— Begin Data block —
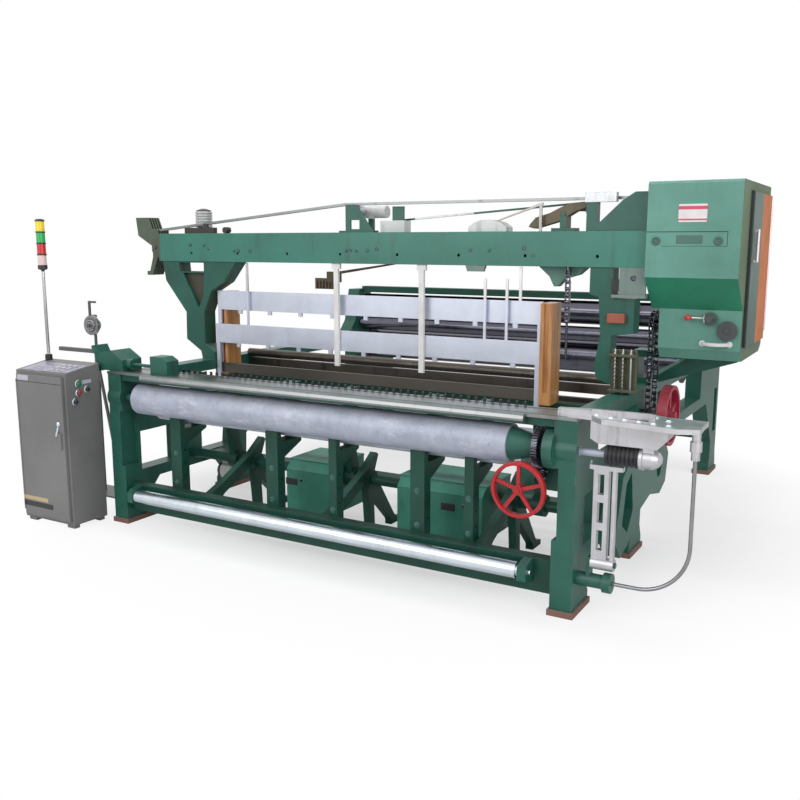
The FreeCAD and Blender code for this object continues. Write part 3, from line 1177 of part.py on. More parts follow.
# Weft-insertion drive outside the right frame: guide carrier, bellows, swing arm and housings.
plate_top = s.frame_top + s.plate_thick
carrier_low = plate_top
bellows_end = s.shaft_out + s.gap + s.bellows_long
carrier_body = profile("XY", [
    (size(-92), size(16)), (size(60), size(-8)), (size(120), size(-70)), (size(420), size(-112)),
    (s.carrier_long, size(-78)), (s.carrier_long, size(-40)), (size(490), size(20)), (size(490), size(96)),
    (size(330), size(104)),
    (size(250), size(150)), (size(60), size(150)), (size(-92), size(120))], 20,
    (right, front, carrier_low), [[(size(110), size(10)), (size(300), size(-30)), (size(250), size(40)),
                                   (size(110), size(70))]])
carrier_rail = box((right - 90, front + 16, carrier_low + 20), (360, 30, 14))
carrier_rib = box((right + 60, front - 6, carrier_low + 20), (250, 12, 26))
case_low = s.take_height + s.bellows_radius + 4
case_block = profile("XZ", [(size(52), case_low + 18), (size(52), carrier_low), (size(360), carrier_low),
                            (size(360), case_low + 44), (size(320), case_low), (size(84), case_low)],
                     96, (right, front + 8, zero))
neck = box((right + bellows_end + 12, front + 22, s.take_height), (44, 56, s.bellows_radius + 10))
dome = turned("X", [(zero, zero), (zero, s.bellows_radius * 1.05), (size(14), s.bellows_radius * 1.05),
                    (size(14), s.bellows_radius * 0.92), (size(50), s.bellows_radius * 0.92),
                    (size(72), s.bellows_radius * 0.66), (size(84), s.bellows_radius * 0.3),
                    (size(86), zero)],
              (right + bellows_end, front + s.take_back, s.take_height))
fitting_x = right + s.tube_out
fitting = join(rod("Z", (fitting_x, front + s.tube_back, carrier_low - 130), 17, 130),
               rod("Z", (fitting_x, front + s.tube_back, carrier_low - 96), 23, 40))
piece("rapier_carrier", join(carrier_body, carrier_rail, carrier_rib, case_block, neck, dome, fitting))


def bellows():
    # Rubber bellows: folds of equal depth along its length.
    folds = 7
    pitch = s.bellows_long / (folds + 1)
    outline = [(zero, s.bellows_radius * 0.5), (zero, s.bellows_radius * 0.9),
               (pitch * 0.5, s.bellows_radius * 0.9)]
    for k in range(folds):
        outline.append((pitch * (k + 0.75), s.bellows_radius * 0.82))
        outline.append((pitch * (k + 1.2), s.bellows_radius))
    outline += [(s.bellows_long - pitch * 0.4, s.bellows_radius * 0.86),
                (s.bellows_long, s.bellows_radius * 0.86), (s.bellows_long, s.bellows_radius * 0.5)]
    return turned("X", outline, (right + s.shaft_out + s.gap, front + s.take_back, s.take_height))


piece("bellows", bellows())

# Lower bracket: a tube from the frame with a flange, a lug and the swing arm's pin.
tube_y = front + s.tube_back
low_tube = rod("X", (right, tube_y, s.tube_height), 30, s.flange_out)
low_flange = rod("X", (right + s.flange_out - 34, tube_y, s.tube_height), 42, 34)
lug = box((right + 44, tube_y - 22, s.tube_height), (16, 44, s.arm_rise + 24))
arm_pin = rod("X", (right + 59, tube_y, s.tube_height + s.arm_rise), s.pin_radius, s.arm_wide + 40)
low_bracket = join(low_tube, low_flange, lug, arm_pin)
housing = profile("YZ", [
    (size(330), size(250)), (size(420), size(520)), (size(560), size(600)), (size(660), size(540)),
    (size(760), size(540)), (size(1180), size(540)), (size(1240), size(470)), (size(1200), size(330)),
    (size(1090), size(290)), (size(900), size(330)), (size(740), size(300)), (size(560), size(190)),
    (size(420), size(150))], s.housing_wide, (right, front, zero),
    [[(size(430), size(300)), (size(480), size(480)), (size(560), size(520)), (size(600), size(330)),
      (size(520), size(240))]],
    [(size(1060), size(430), size(46))])
piece("drive_housing", group(low_bracket, housing))
arm_top = s.take_height - s.bellows_radius - 5
arm_base = s.tube_height + s.arm_rise
arm_left = right + 60 + s.gap
arm_slots = [[(s.arm_wide * 0.3, arm_base + 60 + k * 118), (s.arm_wide * 0.7, arm_base + 60 + k * 118),
              (s.arm_wide * 0.7, arm_base + 146 + k * 118), (s.arm_wide * 0.3, arm_base + 146 + k * 118)]
             for k in range(3)]
arm_blade = profile("XZ", [(zero, arm_base - 22), (s.arm_wide, arm_base - 22), (s.arm_wide, arm_top - 20),
                           (s.arm_wide + 56, arm_top - 18), (s.arm_wide + 56, arm_top),
                           (size(-18), arm_top), (size(-18), arm_top - 18), (zero, arm_top - 20)],
                    30, (arm_left, tube_y - 15, zero), arm_slots)
second_bar = box((arm_left + s.arm_wide + 14, tube_y - 13, arm_base - 20),
                 (15, 26, arm_top - arm_base + 12))
arm_hub = rod("X", (arm_left, tube_y, arm_base), 27, s.arm_wide + 32)
arm_bore = rod("X", (arm_left - 1, tube_y, arm_base), s.pin_radius + s.fit, s.arm_wide + 34)
piece("swing_arm", cut(join(arm_blade, second_bar, arm_hub), arm_bore))


def guide_tube():
    # From the flange, level, round a quarter turn and up into the carrier's fitting.
    start = vector(float(right + s.flange_out), float(tube_y), float(s.tube_height))
    bend = float(s.tube_bend)
    far = float(fitting_x)
    top = float(carrier_low) - 130
    first = vector(far - bend, start.y, start.z)
    second = vector(far, start.y, start.z + bend)
    middle = vector(far - bend + bend * math.sin(math.pi / 4), start.y,
                    start.z + bend - bend * math.cos(math.pi / 4))
    path = Part.Wire([Part.LineSegment(start, first).toShape(), Part.Arc(first, middle, second).toShape(),
                      Part.LineSegment(second, vector(far, start.y, top)).toShape()])
    ring = Part.Wire([Part.makeCircle(float(s.tube_radius), start, vector(1, 0, 0))])
    return shaped(path.makePipeShell([ring], True, False), (zero, zero, zero))


piece("guide_tube", guide_tube())

# Left end: the receiving guide's housing and a block beside it, both on the breast plate.
left_cover = profile("XZ", [(size(-110), plate_top), (size(96), plate_top), (size(96), plate_top + 62),
                            (size(10), plate_top + 112), (size(-76), plate_top + 96),
                            (size(-110), plate_top + 60)], 140, (left, front + 20, zero))
left_hub = rod("X", (left + 96, front + 70, plate_top + 36), 30, 34)
left_shaft = rod("X", (left + 130, front + 70, plate_top + 36), 9, 170)
left_block = profile("XZ", [(size(300), plate_top), (size(420), plate_top), (size(420), plate_top + 74),
                            (size(380), plate_top + 96), (size(300), plate_top + 96)], 90,
                     (left, front + 25, zero))
left_plate = profile("XZ", [
    (size(-124), s.frame_top), (size(-112), s.frame_top), (size(-112), plate_top + 60),
    (size(-150), plate_top + 130), (size(-160), plate_top + 122), (size(-124), plate_top + 56)], 110,
    (left, front + 34, zero))
left_plate_foot = box((left - 113, front + 34, plate_top + 12), (4, 110, 30))
piece("left_guide", join(left_cover, left_hub, left_shaft, left_block, left_plate, left_plate_foot))

# Control cabinet on its own feet: a sheet shell, a hinged door, push buttons and the signal tower.
cab_x = left - s.cab_left
cab_y = front + s.cab_front
cab_top = s.cab_high + s.cab_rise
cab_outer = profile("YZ", [(zero, s.cab_foot), (zero, s.cab_high), (s.cab_deep, cab_top),
                           (s.cab_deep, s.cab_foot)], s.cab_wide, (cab_x, cab_y, zero))
cab_inner = box((cab_x + s.cab_wall, cab_y + s.cab_wall, s.cab_foot + s.cab_wall),
                (s.cab_wide - s.cab_wall * 2, s.cab_deep - s.cab_wall * 2,
                 s.cab_high - s.cab_foot - s.cab_wall * 2))
cab_edge = s.door_margin + s.door_lap
cab_mouth = box((cab_x + cab_edge, cab_y - 1, s.cab_foot + cab_edge),
                (s.cab_wide - cab_edge * 2, s.cab_wall + 2, s.cab_high - s.cab_foot - cab_edge * 2))
cab_feet = [box((cab_x + dx, cab_y + dy, zero), (60, 34, s.cab_foot))
            for dx in (12, s.cab_wide - 72) for dy in (10, s.cab_deep - 44)]
button_y = cab_y + s.cab_deep * 0.35
button_spots = (s.cab_high - 110, s.cab_high - 60)
button_holes = [rod("X", (cab_x + s.cab_wide - 10, button_y, z), s.button_radius + s.fit, 20)
                for z in button_spots]
tower_x = cab_x + 24
tower_y = cab_y + s.cab_deep - 26
tower_seat = s.cab_high + s.cab_rise * 0.5
tower_hole = rod("Z", (tower_x, tower_y, tower_seat), 20 + s.fit, 100)
piece("cabinet_body", cut(join(cab_outer, *cab_feet), cab_inner, cab_mouth, tower_hole, *button_holes))
piece("cabinet_door", join(
    rod("Z", (cab_x + s.door_margin, cab_y - s.door_thick - s.gap, s.cab_foot + s.door_margin + 30),
        s.knuckle, s.cab_high - s.cab_foot - s.door_margin * 2 - 60),
    box((cab_x + s.door_margin, cab_y - s.door_thick - s.gap, s.cab_foot + s.door_margin),
        (s.cab_wide - s.door_margin * 2, s.door_thick, s.cab_high - s.cab_foot - s.door_margin * 2)),
    box((cab_x + s.cab_wide - s.door_margin - 44, cab_y - s.door_thick - s.gap - 8, s.cab_high * 0.52),
        (24, 9, 90))))
for name, z in zip(("stop_button", "start_button"), button_spots):
    piece(name, turned("X", [(size(-16), zero), (size(-16), s.button_radius), (size(9), s.button_radius),
                             (size(9), s.button_radius * 1.35), (size(14), s.button_radius * 1.35),
                             (size(16), s.button_radius), (size(16), zero)],
                       (cab_x + s.cab_wide, button_y, z)))


def signal_tower():
    outline = [(tower_seat, zero), (tower_seat, size(20)), (cab_top + 26, size(20)),
               (cab_top + 34, s.pole_radius), (s.tower_base - 30, s.pole_radius),
               (s.tower_base - 22, s.lamp_radius), (s.tower_base, s.lamp_radius)]
    for k in range(4):
        low = s.tower_base + s.lamp_tall * k
        outline += [(low, s.lamp_radius - 2), (low + s.lamp_tall - 8, s.lamp_radius - 2),
                    (low + s.lamp_tall - 8, s.lamp_radius), (low + s.lamp_tall, s.lamp_radius)]
    top = s.tower_base + s.lamp_tall * 4
    outline += [(top + 6, s.lamp_radius * 0.6), (top + 6, zero)]
    return turned("Z", outline, (tower_x, tower_y, zero))


piece("signal_tower", signal_tower())

# Yarn stand behind the cabinet: base, post, level bar, tension disc and a bent feeler.
stand_x = left - s.stand_out
stand_y = front + s.stand_back
stand_parts = [
    box((stand_x - 90, stand_y - 90, zero), (300, 180, 10)),
    rod("Z", (stand_x, stand_y, 9), 14, s.bar_height - 8),
    box((stand_x - 330, stand_y - 12, s.bar_height), (440, 24, 24)),
    rod("Z", (stand_x, stand_y, s.bar_height + 23), 9, s.disc_height - s.bar_height + 40),
    rod("Y", (stand_x, stand_y - 34, s.disc_height), 60, 20),
    rod("Y", (stand_x, stand_y - 42, s.disc_height), 34, 60),
    rod("Y", (stand_x, stand_y - 56, s.disc_height), 12, 20),
    box((stand_x - 46, stand_y - 6, s.disc_height + 50), (62, 12, 12)),
    box((stand_x - 46, stand_y - 6, s.disc_height + 50), (12, 12, 96)),
    box((stand_x - 46, stand_y - 6, s.disc_height + 134), (60, 12, 12))]
brace = profile("XZ", [(size(0), s.bar_height - 60), (size(14), s.bar_height - 60), (size(180), size(9)),
                       (size(160), size(9))], 14, (stand_x, stand_y - 7, zero))
piece("yarn_stand", join(*stand_parts, brace))

doc.recompute()
for item in doc.Objects:
    if "Invalid" in item.State or "Error" in item.State:
        raise RuntimeError("%s failed: %s" % (item.Label, item.State))
for item in pieces:
    if item.Shape.isNull() or not item.Shape.isValid():
        raise RuntimeError("%s has no valid shape" % item.Label)
    item.Shape.exportStep("parts/%s.step" % item.Label)
    print(item.Label, len(item.Shape.Solids), [round(v) for v in (
        item.Shape.BoundBox.XMin, item.Shape.BoundBox.XMax, item.Shape.BoundBox.YMin,
        item.Shape.BoundBox.YMax, item.Shape.BoundBox.ZMin, item.Shape.BoundBox.ZMax)])
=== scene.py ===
import json
import math

import bpy
import numpy as np
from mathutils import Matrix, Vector


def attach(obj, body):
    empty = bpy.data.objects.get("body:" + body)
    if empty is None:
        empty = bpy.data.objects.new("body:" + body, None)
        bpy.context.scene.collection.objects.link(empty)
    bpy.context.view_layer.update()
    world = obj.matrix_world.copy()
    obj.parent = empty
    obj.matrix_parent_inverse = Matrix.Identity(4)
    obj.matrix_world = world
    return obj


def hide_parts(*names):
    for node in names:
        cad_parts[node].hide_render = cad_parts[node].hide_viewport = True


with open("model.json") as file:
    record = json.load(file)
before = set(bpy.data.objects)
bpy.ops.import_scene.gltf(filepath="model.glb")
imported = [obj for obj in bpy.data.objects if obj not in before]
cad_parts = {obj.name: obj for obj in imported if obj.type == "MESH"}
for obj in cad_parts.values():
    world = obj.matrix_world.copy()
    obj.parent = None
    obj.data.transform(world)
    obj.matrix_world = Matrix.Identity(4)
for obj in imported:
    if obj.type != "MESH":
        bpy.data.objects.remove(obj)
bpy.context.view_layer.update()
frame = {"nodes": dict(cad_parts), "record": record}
nodes = frame["nodes"]
slotOf = {part["node"]: part["material_slot"] for part in frame["record"]["subparts"]}
print("frame loaded:", len(nodes), "nodes")

# The camera comes first: it stands at eye height, right of the loom's middle.
shot = {"place": (2.503, -4.895, 1.560), "turn": (79.97, 0.0, 30.13), "lens": 40.32, "film": 36.0}
camera = bpy.data.objects.new("camera", bpy.data.cameras.new("camera"))
camera.location = shot["place"]
camera.rotation_euler = [math.radians(angle) for angle in shot["turn"]]
camera.data.lens = shot["lens"]
camera.data.sensor_width = shot["film"]
bpy.context.scene.collection.objects.link(camera)
bpy.context.scene.camera = camera


# Small helpers for node trees. A number goes on the socket itself, and a socket is linked to it.
def feed(tree, socket, value):
    if isinstance(value, bpy.types.NodeSocket):
        tree.links.new(value, socket)
    else:
        socket.default_value = value


def put(tree, kind, inputs=None, **settings):
    node = tree.nodes.new("ShaderNode" + kind)
    for name, value in settings.items():
        setattr(node, name, value)
    for name, value in (inputs or {}).items():
        feed(tree, node.inputs[name], value)
    return node


def calc(tree, operation, *values, clamp=False):
    inputs = dict(enumerate(values))
    return put(tree, "Math", inputs, operation=operation, use_clamp=clamp).outputs[0]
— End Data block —
## Written instruction
Copy exactly the lines from the line with "doc.recompute()" up to and including the line with "bpy.data.objects.remove(obj)", and no other lines.

## The result
doc.recompute()
for item in doc.Objects:
    if "Invalid" in item.State or "Error" in item.State:
        raise RuntimeError("%s failed: %s" % (item.Label, item.State))
for item in pieces:
    if item.Shape.isNull() or not item.Shape.isValid():
        raise RuntimeError("%s has no valid shape" % item.Label)
    item.Shape.exportStep("parts/%s.step" % item.Label)
    print(item.Label, len(item.Shape.Solids), [round(v) for v in (
        item.Shape.BoundBox.XMin, item.Shape.BoundBox.XMax, item.Shape.BoundBox.YMin,
        item.Shape.BoundBox.YMax, item.Shape.BoundBox.ZMin, item.Shape.BoundBox.ZMax)])
=== scene.py ===
import json
import math

import bpy
import numpy as np
from mathutils import Matrix, Vector


def attach(obj, body):
    empty = bpy.data.objects.get("body:" + body)
    if empty is None:
        empty = bpy.data.objects.new("body:" + body, None)
        bpy.context.scene.collection.objects.link(empty)
    bpy.context.view_layer.update()
    world = obj.matrix_world.copy()
    obj.parent = empty
    obj.matrix_parent_inverse = Matrix.Identity(4)
    obj.matrix_world = world
    return obj


def hide_parts(*names):
    for node in names:
        cad_parts[node].hide_render = cad_parts[node].hide_viewport = True


with open("model.json") as file:
    record = json.load(file)
before = set(bpy.data.objects)
bpy.ops.import_scene.gltf(filepath="model.glb")
imported = [obj for obj in bpy.data.objects if obj not in before]
cad_parts = {obj.name: obj for obj in imported if obj.type == "MESH"}
for obj in cad_parts.values():
    world = obj.matrix_world.copy()
    obj.parent = None
    obj.data.transform(world)
    obj.matrix_world = Matrix.Identity(4)
for obj in imported:
    if obj.type != "MESH":
        bpy.data.objects.remove(obj)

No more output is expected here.